Article via The Vancouver Sun :
" A groundbreaking study shows some rats in the Downtown Eastside are carrying a bacterial disease that can infect humans and, in severe cases, lead to kidney failure, bleeding in the lungs and meningitis.
The first results from the study, published Thursday in the journal PLoS ONE, found rats trapped over the course of one year tested positive for leptospirosis, a disease that mostly causes flu-like symptoms in humans and is commonly found in developing countries.
The results are the first definitive findings to come out of the Vancouver Rat Project, a three-year study helmed by Abbotsford-based researcher Dr. Chelsea Himsworth that aims to fill a knowledge gap about the characteristics of local rats, the pathogens they carry and the potential crossover to humans.
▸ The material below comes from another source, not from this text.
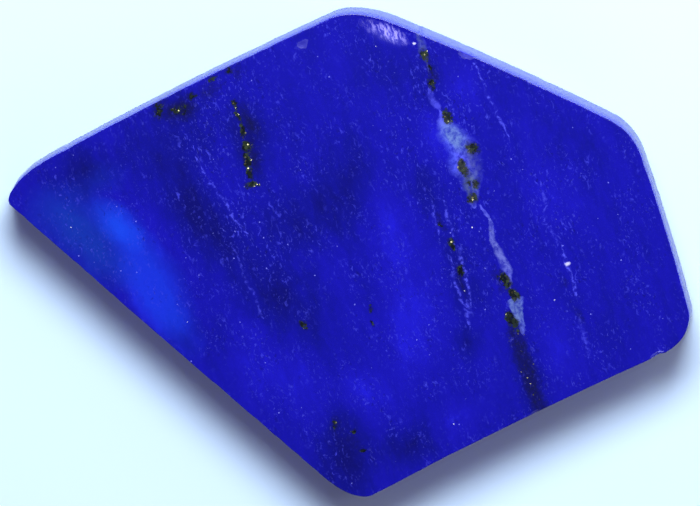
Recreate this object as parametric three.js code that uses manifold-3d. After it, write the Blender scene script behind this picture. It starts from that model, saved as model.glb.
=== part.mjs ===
// A polished slab of lapis lazuli: one flat, five-sided stone with rounded corners.
// Its sides stand upright and meet a very slightly domed top face in a crisp, barely broken edge,
// and its back is ground flat. A few small chips are broken out of the top's edge, and beside
// the rear corner the polish has worn through in one shallow spot.
//
// Millimetres, +Z up. The back lies on z = 0, and the origin is the middle of the outline's box.
// The long tip points to -X, the rear corner to +Y, and two short sides meet the blunt end at +X.
import * as THREE from "three";
import { mergeVertices } from "three/addons/utils/BufferGeometryUtils.js";
import Module from "manifold-3d";

// Corners of the outline, counterclockwise. x and y are where two straight sides would meet,
// before and after are how far from there the rounding starts on each side, and bow is how far
// the side after the corner bulges out at its middle, or in where it is negative.
const CORNERS = [
  { x: -23.7, y: 4.4, before: 4.0, after: 1.8, bow: 0.04 }, // long tip
  { x: 0.4, y: -16.5, before: 2.7, after: 1.4, bow: -0.2 }, // front corner
  { x: 23.0, y: -5.3, before: 2.6, after: 1.9, bow: 0.1 }, // blunt end, front
  { x: 18.8, y: 8.4, before: 1.8, after: 1.7, bow: 0.14 }, // blunt end, rear
  { x: 0.4, y: 16.6, before: 2.9, after: 1.9, bow: 0.19 }, // rear corner
];
const [FRONT_RIGHT, REAR_RIGHT, REAR_LEFT] = [1, 3, 4]; // sides, by the corner they start from
const STEPS_PER_CURVE = 12; // each side and each rounding is drawn with this many steps

// Heights
const CROWN = 5.6; // highest point of the top face
const DOME_X = 22.5; // from the middle to where the dome has dropped by DROP_X
const DROP_X = 0.22;
const DOME_Y = 16; // the same across the stone
const DROP_Y = 0.22;

// Edges
const SHOULDER = 0.12; // radius that breaks the crisp edge between the wall and the top face
const SHOULDER_STEPS = 3;
const BACK_BEVEL = 0.35; // radius that rounds the back's edge
const BACK_STEPS = 4;
const FACE_STEPS = 9; // rings across the top face

// Chips and the worn spot. Each is the bite of a stretched ball. The ball stands beside its side
// of the outline: along is its place on the side, from 0 to 1, out is how far outside the side
// its middle lies, or inside where it is negative, and z is its middle's height. half are its
// half sizes along the side, across it and upwards.
const BITES = [
  { side: REAR_RIGHT, along: 0.67, out: 0.1, z: 5.55, half: [0.55, 0.42, 0.34] }, // chip
  { side: REAR_LEFT, along: 0.11, out: -0.75, z: 5.55, half: [0.42, 0.24, 0.16] }, // pit
  { side: FRONT_RIGHT, along: 0.45, out: 0.18, z: 5.3, half: [0.42, 0.42, 0.55] }, // chip
  { side: FRONT_RIGHT, along: 0.56, out: 0.12, z: 5.45, half: [0.85, 0.36, 0.32] }, // chip
  { side: FRONT_RIGHT, along: 0.985, out: 0.1, z: 5.33, half: [0.5, 0.36, 0.5] }, // chip
  { side: REAR_RIGHT, along: 0.985, out: -1.05, z: 5.64, half: [2.3, 0.95, 0.3] }, // worn spot
];
const BALL_DETAIL = 4; // how finely a ball is divided

// Height of the top face at one place.
function faceHeight(x, y) {
  return CROWN - DROP_X * (x / DOME_X) ** 2 - DROP_Y * (y / DOME_Y) ** 2;
}

// The share of a rounding's tangent length that makes a cubic curve follow a circle.
function circleHandle(turn) {
  return ((4 / 3) * Math.tan(turn / 4)) / Math.tan(turn / 2);
}

// Where the line through a along u meets the line through b along v.
function meet(a, u, b, v) {
  const gap = b.clone().sub(a);
  return a.clone().addScaledVector(u, gap.cross(v) / u.cross(v));
}

// The outline as a path. Its curves take turns: a corner's rounding, then the side after it.
function makeOutline() {
  const count = CORNERS.length;
  const at = (k) => (k + count) % count;
  const corners = CORNERS.map((c) => new THREE.Vector2(c.x, c.y));
  const towards = (a, b, far) => a.clone().add(b.clone().sub(a).setLength(far));
  const starts = corners.map((c, k) => towards(c, corners[at(k + 1)], CORNERS[k].after));
  const ends = corners.map((c, k) => towards(c, corners[at(k - 1)], CORNERS[k].before));

  // A side is a quadratic curve: its control point lies twice as far out as its middle bows.
  const controls = starts.map((start, k) => {
    const end = ends[at(k + 1)];
    const outward = new THREE.Vector2(end.y - start.y, start.x - end.x).normalize();
    const middle = start.clone().add(end).multiplyScalar(0.5);
    return middle.addScaledVector(outward, 2 * CORNERS[k].bow);
  });

  const path = new THREE.Path();
  path.moveTo(ends[0].x, ends[0].y);
  for (let k = 0; k < count; k++) {
    const arriving = ends[k].clone().sub(controls[at(k - 1)]);
    const leaving = controls[k].clone().sub(starts[k]);
    const peak = meet(ends[k], arriving, starts[k], leaving);
    const handle = circleHandle(arriving.angleTo(leaving));
    const first = ends[k].clone().lerp(peak, handle);
    const second = starts[k].clone().lerp(peak, handle);
    path.bezierCurveTo(first.x, first.y, second.x, second.y, starts[k].x, starts[k].y);
    const next = ends[at(k + 1)];
    path.quadraticCurveTo(controls[k].x, controls[k].y, next.x, next.y);
  }
  return path;
}

// Closed outline points moved in by the same distance everywhere.
function insetPoints(points, inset) {
  const count = points.length;
  return points.map((p, k) => {
    const along = points[(k + 1) % count].clone().sub(points[(k - 1 + count) % count]);
    const inward = new THREE.Vector2(-along.y, along.x).normalize();
    return p.clone().addScaledVector(inward, inset);
  });
}

// The rings of the stone's skin, from the rim of the flat back to the middle of the top face.
function makeRings(points) {
  const rings = [];
  for (let k = 0; k <= BACK_STEPS; k++) {
    const turn = (k / BACK_STEPS) * (Math.PI / 2);
    const ring = insetPoints(points, BACK_BEVEL * (1 - Math.sin(turn)));
    const z = BACK_BEVEL * (1 - Math.cos(turn));
    rings.push(ring.map((p) => new THREE.Vector3(p.x, p.y, z)));
  }
  const rim = insetPoints(points, SHOULDER);
  const rimHeights = rim.map((p) => faceHeight(p.x, p.y));
  for (let k = 0; k <= SHOULDER_STEPS; k++) {
    const turn = (k / SHOULDER_STEPS) * (Math.PI / 2);
    const ring = insetPoints(points, SHOULDER * (1 - Math.cos(turn)));
    const drop = SHOULDER * (1 - Math.sin(turn));
    rings.push(ring.map((p, n) => new THREE.Vector3(p.x, p.y, rimHeights[n] - drop)));
  }
  for (let k = FACE_STEPS - 1; k >= 1; k--) {
    const ring = rim.map((p) => p.clone().multiplyScalar(k / FACE_STEPS));
    rings.push(ring.map((p) => new THREE.Vector3(p.x, p.y, faceHeight(p.x, p.y))));
  }
  return rings;
}

// A closed skin over the rings, with a fan of triangles at each end.
function skinOver(rings, bottom, top) {
  const count = rings[0].length;
  const points = [...rings.flat(), bottom, top];
  const [bottomIndex, topIndex] = [points.length - 2, points.length - 1];
  const lastRing = (rings.length - 1) * count;
  const faces = [];
  for (let k = 0; k < count; k++) {
    const next = (k + 1) % count;
    faces.push(bottomIndex, next, k);
    for (let low = 0; low < lastRing; low += count) {
      const high = low + count;
      faces.push(low + k, low + next, high + next, low + k, high + next, high + k);
    }
    faces.push(lastRing + k, lastRing + next, topIndex);
  }
  return new THREE.BufferGeometry().setFromPoints(points).setIndex(faces);
}

// The blank as it comes off the wheel, before anything chipped or wore away.
function makeBlank(outline) {
  const points = outline.getPoints(STEPS_PER_CURVE);
  points.pop(); // the path ends where it began
  const onAxis = (z) => new THREE.Vector3(0, 0, z);
  return skinOver(makeRings(points), onAxis(0), onAxis(CROWN));
}

// The ball of one chip or worn spot, stretched, turned along its side and set beside it.
function makeBall(outline, { side, along, out, z, half }) {
  const curve = outline.curves[2 * side + 1];
  const spot = curve.getPoint(along);
  const tangent = curve.getTangent(along);
  return new THREE.IcosahedronGeometry(1, BALL_DETAIL)
    .scale(...half)
    .rotateZ(tangent.angle())
    .translate(spot.x + out * tangent.y, spot.y - out * tangent.x, z);
}

const wasm = await Module();
wasm.setup();

// A closed geometry as a solid that can be cut.
function toSolid(geometry) {
  geometry.deleteAttribute("normal");
  geometry.deleteAttribute("uv");
  const merged = mergeVertices(geometry, 1e-4);
  return new wasm.Manifold(
    new wasm.Mesh({
      numProp: 3,
      vertProperties: merged.attributes.position.array,
      triVerts: new Uint32Array(merged.index.array),
    }),
  );
}

// A cut solid as a geometry again.
function toGeometry(solid) {
  const mesh = solid.getMesh();
  const geometry = new THREE.BufferGeometry();
  geometry.setAttribute("position", new THREE.BufferAttribute(mesh.vertProperties, 3));
  geometry.setIndex(new THREE.BufferAttribute(mesh.triVerts, 1));
  geometry.computeVertexNormals();
  return geometry;
}

function makeStone() {
  const outline = makeOutline();
  const balls = BITES.map((bite) => toSolid(makeBall(outline, bite)));
  const solid = balls.reduce((stone, ball) => stone.subtract(ball), toSolid(makeBlank(outline)));
  const polishedLapis = new THREE.MeshStandardMaterial({
    color: 0x1c1baf,
    roughness: 0.15,
    metalness: 0,
  });
  const stone = new THREE.Mesh(toGeometry(solid), polishedLapis);
  stone.name = "lapis_stone";
  return stone;
}

const lapisSlab = new THREE.Group();
lapisSlab.name = "lapis_slab";
lapisSlab.add(makeStone());

export default lapisSlab;
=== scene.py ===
# %% [markdown]
# A slab of lapis lazuli, lapped and polished on its face.
# The stone is one solid piece of rock, 45 mm long, that lies on its flat back. Its whole look is
# in the rock: deep blue lazurite in clouds and grains, threads and patches of pale calcite, and
# clusters of brassy pyrite. So this lesson makes one mesh, and spends most of its cells on one
# material that goes right through the stone.

# %% Load the measured stone
import math

import bmesh
import bpy
from mathutils import Matrix, Vector, noise
from mathutils.geometry import interpolate_bezier, intersect_line_line


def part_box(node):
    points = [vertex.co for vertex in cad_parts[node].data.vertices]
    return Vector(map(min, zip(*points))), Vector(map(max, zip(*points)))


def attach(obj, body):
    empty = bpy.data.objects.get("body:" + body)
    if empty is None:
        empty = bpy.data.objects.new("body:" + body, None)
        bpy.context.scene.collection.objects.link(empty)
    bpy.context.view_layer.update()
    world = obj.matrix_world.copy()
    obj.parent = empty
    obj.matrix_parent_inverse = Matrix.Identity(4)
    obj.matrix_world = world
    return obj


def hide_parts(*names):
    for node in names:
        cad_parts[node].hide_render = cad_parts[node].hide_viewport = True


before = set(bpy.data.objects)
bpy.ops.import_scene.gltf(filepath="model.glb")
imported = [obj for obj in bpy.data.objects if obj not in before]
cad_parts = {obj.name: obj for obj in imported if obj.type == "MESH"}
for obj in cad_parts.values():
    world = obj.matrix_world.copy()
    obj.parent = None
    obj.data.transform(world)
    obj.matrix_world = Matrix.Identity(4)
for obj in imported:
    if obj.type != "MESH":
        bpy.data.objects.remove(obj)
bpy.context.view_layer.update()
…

“There’s never been a comprehensive study of rats on any subject in Canada. Ever,” explains Himsworth, a veterinarian completing her PhD through the University of B.C.’s school of population and public health.
With a specialty in neglected zoonotic risks —diseases that spread from animals to humans — in urban centres, Himsworth embarked on the Vancouver Rat Project in 2011 to fill what she sees as a blind spot in the scientific research community.
“It really fascinates me that when you actually look into the scientific literature, we know a lot more about elephants and whales and grizzly bears than we do about rats,” she says.
Himsworth attributes that fact to the failure of the parasitic rodents to capture our collective imagination, in spite, or perhaps because of, their proximity to us."